According to the league’s Next Gen Stats, the Patriots’ receivers have been graded as open — meaning that they have three-plus yards of separation — on only 29.5 percent of their passing targets. This number ranks as the sixth lowest in the NFL at this point in time.
New England’s top-three wide receivers have all not stood out in the category: N’Keal Harry’s average separation when targeted is 3.1 yards, while Damiere Byrd and Julian Edelman check in at just 2.8 and 2.7 yards, respectively. The numbers are not fully indicative of a player’s success when it comes to getting open, but they do show that Cam Newton (as well as backups Jarrett Stidham and Brian Hoyer) had to attempt some difficult throws along the way.
Those separation issues, however, are more complex as they may seem at first glance. After all, offensive coordinator Josh McDaniels explained earlier this week that getting open is not as simple as running away from the nearest defender.
“There’s a lot that goes into creating separation,” McDaniels said. “The first thing is what the scheme is and what we’re asking the players to do. There’s the release, there’s the stem of the route, there’s the top of the route, and there’s the finish of the play. The combination of all those things being done properly combined with what we’re actually doing, we need to do a lot of those things right.
“So, if we do them right, I think we will end up with success. And when we don’t, we’re going out like every other team in the league: if you make a couple of mistakes on those things you might get covered a little better.”

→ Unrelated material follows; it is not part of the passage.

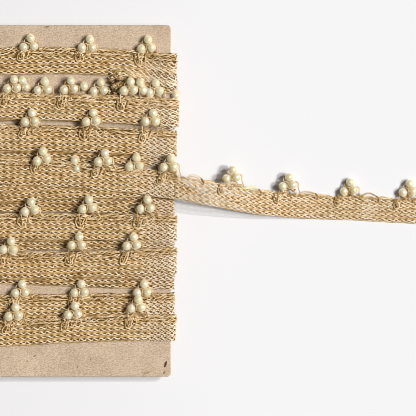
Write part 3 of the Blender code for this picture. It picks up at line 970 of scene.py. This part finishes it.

At this point in the regular season, it appears as if the Patriots have had plenty of mistakes when looking at the numbers above and the team’s overall offensive rhythm when attempting to move the ball through the air. The focus then naturally shifts to the receiving talent and the question whether or not a top-three consisting of Byrd, Harry and Edelman when ranked by playing time is sufficient enough to generate an attack that can stress defenses like the San Francisco 49ers’ this week.
The trade deadline on November 3rd may bring some answers to those questions, but for now McDaniels and his fellow offensive coaches can only work on getting better with the available personnel.
“There’s always an opportunity for us that we can improve that,” said the veteran assistant coach. “We work hard at it in practice every week, we try to do a good job of focusing on each part of the route that allows you to gain separation. This league’s a league of tight coverage, there’s not going to be a lot of big windows to throw the ball and catch the ball in.
“You have to do a good job of doing those things right and giving yourself a chance against good people in coverage. We’ll continue to try to work on that.”